Fleetwood Mac obviously has some issues playing nice with each other in a studio, as its last release was a decade ago and there have been a combined four solo albums from its dynamic duo up front since then.
On stage, though, FM still has the golden touch.
The band, which started as a British blues outfit in 1967 but practically defined mid-'70s pop-rock, turned up at Consol Energy Center tonight three weeks into its first tour since 2009. Once again, it's a foursome with a few sidemen and backup singers, as Christine McVie, out of the picture since 1998, has chosen to steer clear, taking with her the earthy harmonies and such hits as "Over My Head," "Say You Love Me" and "You Make Loving Fun."
They were missed, as usual, but even without that, Fleetwood Mac has no shortage of beloved classics. The hit parade started energetically with a galloping beat from the ageless Mick Fleetwood launching Lindsey Buckingham into "Second Hand News" (a sly, self-deprecating statement?), joined on the chorus by his former flame Stevie Nicks, still striking at 64.
Mr. Buckingham isn't often mentioned with rock's guitar heroes, clearly an oversight if you've seen him live. Those heroics started in earnest on the second song, "The Chain," with its tense riffage and piercing solo going over top John McVie's rumbling bass.
Ms. Nicks remains a vocal enigma, as there's no one way to describe her instrument, other than expressive. It's still nasal and husky ranging somehow to clear and girlish, as we heard on "Dreams" and a powerful "Rhiannon." As you'd expect, she runs around the occasional high note.
There's no new album to freshen the set -- or perhaps get in the way of a casual Mac fan's good time -- but there is a promised EP on the way.
They teased it with "Sad Angel," a vintage-sounding Buckingham-Nicks collab that was more up-tempo than the title suggests.
The band's other creative twist on this tour is its four-song mini-set from "Tusk," the 1979 curveball that Mr. Buckingham described as "a line in the sand" creatively for the band. It included the cacophonous title track (with the USC marching band on the screen) and the lovely "Sara," during which Mr. Fleetwood sounded more like competition. They also added Mr. Buckingham's quasi-punk freakout "Not That Funny" and Ms. Nicks' bewitching "Sisters of the Moon," which sounded a little chaotic, too.

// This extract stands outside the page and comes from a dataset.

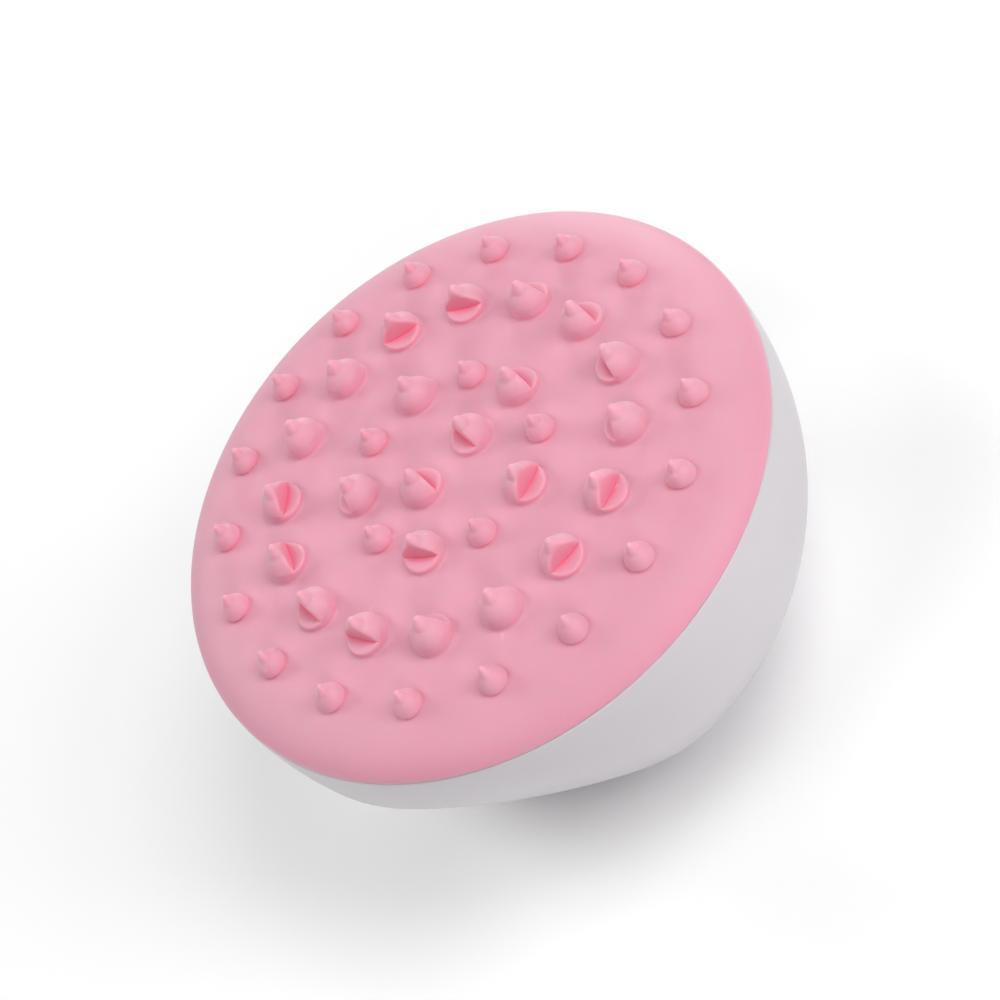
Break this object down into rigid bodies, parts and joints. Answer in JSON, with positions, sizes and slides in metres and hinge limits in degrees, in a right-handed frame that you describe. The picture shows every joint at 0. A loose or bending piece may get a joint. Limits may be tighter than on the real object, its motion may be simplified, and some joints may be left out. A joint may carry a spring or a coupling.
{
  "type": "facial cleansing brush",
  "caption": "Palm-held cleansing and massage brush: a round soft pad with raised pointed nubs on a hollow domed handle with two grip flats and a flat foot.",
  "frame": {"origin": "centre of the handle's flat foot, on the brush's axis", "axes": "+Z along the axis, out of the nubbed face; +X through the two middle nubs"},
  "size_m": [0.1062, 0.1062, 0.064],
  "materials": {
    "handle_plastic": "smooth satin white ABS with a fine moulded grain",
    "seal_rubber": "matte grey silicone rubber",
    "plate_plastic": "matte white ABS, as moulded",
    "screw_steel": "plain stainless steel, lightly brushed",
    "pad_silicone": "soft matte pink silicone"
  },
  "bodies": {
    "root": {"handle_shell": "handle_plastic", "seal_ring": "seal_rubber", "backing_plate": "plate_plastic", "plate_screws": "screw_steel", "massage_pad": "pad_silicone"}
  },
  "joints": []
}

They also revived the long-lost Buckingham Nicks song "Without You," which could have stayed lost, and offered a few old deep cuts: rumbling rocker "Eyes of the World" and "I'm So Afraid," with a killer guitar jam that explored the high end of the neck to the furthest extreme.
The stripped-down mid-section, one of the best parts if the night, brought Mr. Buckingham's frantic acoustic workout on "Big Love," a dramatic, finger-picked "Never Going Back Again" and a beautiful "Landslide" with the emphatic and always warmly received line, "I'm getting older, too."
Even more well received was Ms. Nicks' shawl dance at the end of a "Gold Dust Woman" that toed the line in the sand between plodding and mesmerizing.
For the closers, they tapped the Nicks solo catalog for a hard-driving "Stand Back," with the singer spinning in circles, followed by one of rock's best fist-pumping breakup anthems, "Go Your Own Way," ecstatically played.
The encores started with a pummeling "World Turning" and "Don't Stop," the one Christine McVie song they can't skip, and ended with a gentle "Say Goodbye" ??? that's only goodbye for now.
"You'd think there'd be nothing left to invent," Mr. Buckingham said at one point, "but there apparently are some new chapters to be written for Fleetwood Mac."
With a 50th anniversary on the way -- at least for the band name and esteemed, cranked-up rhythm section -- they can't very well stop now.